Daqui já se vê que a renúncia e o repúdio diferem quanto à pessoa que os pode praticar, podendo a primeira ser praticada apenas pelo nubente, e a segunda por qualquer sucessível chamado a herdar, e quanto ao momento da realização do ato, sendo a primeira praticada em vida, antes da celebração do casamento, e a segunda após a morte do autor da herança, uma vez aberta a sucessão. Mas estas não são as únicas diferenças.

A renúncia e o repúdio diferem também em âmbito: enquanto o repúdio implica a rejeição da herança legal, como um todo, a renúncia apenas implica a rejeição da herança legitimária, ou seja, da quota indisponível, podendo, em princípio, o cônjuge suceder, na falta de testamento, como herdeiro legítimo. Ademais, nessa mesma convenção antenupcial e não obstante a renúncia recíproca à condição de herdeiro legitimário, os cônjuges podem instituir-se um ao outro como herdeiros ou legatários, por conta da sua quota disponível.
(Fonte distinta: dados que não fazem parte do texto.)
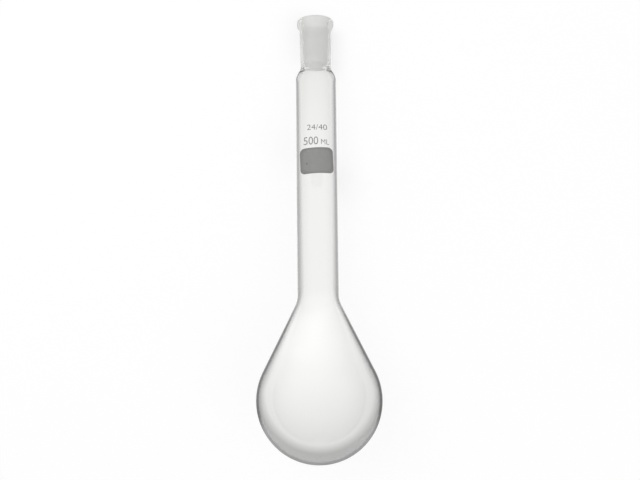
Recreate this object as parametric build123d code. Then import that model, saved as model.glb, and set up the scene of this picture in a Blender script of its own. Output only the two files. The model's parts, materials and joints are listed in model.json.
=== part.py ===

A renúncia também pode ser sujeita a condição, nomeadamente a sobrevivência de outros sucessíveis, ao contrário do repúdio que, como foi dito, não pode ser sujeito a qualquer condição.

Por fim, enquanto o repúdio apenas resulta na extinção do direito a suceder, a renúncia à condição de herdeiro constitui o cônjuge sobrevivo renunciante na titularidade de direito real de habitação da casa de morada de família da propriedade do falecido, e uso do respetivo recheio.

E no caso de repúdio da herança por parte de menores de idade?

Como se referiu, os representantes legais ou tutores não podem livremente repudiar a herança do sucessível menor de idade. Para o efeito, será necessário obter autorização judicial.

A competência exclusiva para a decisão pertence ao Ministério Público e é obtida mediante a instauração de processo próprio, regulado no art. 3.º do Decreto-Lei n.º 272/2001, de 13 de outubro, relativo a Processos da Competência do Ministério Público e das Conservatórias do Registo Civil.

Como saber se há repúdio de uma herança?

Caso pretenda saber se existe um repúdio de herança, poderá requerer online certidão correspondente, através do Instituto dos Registos e Notariado.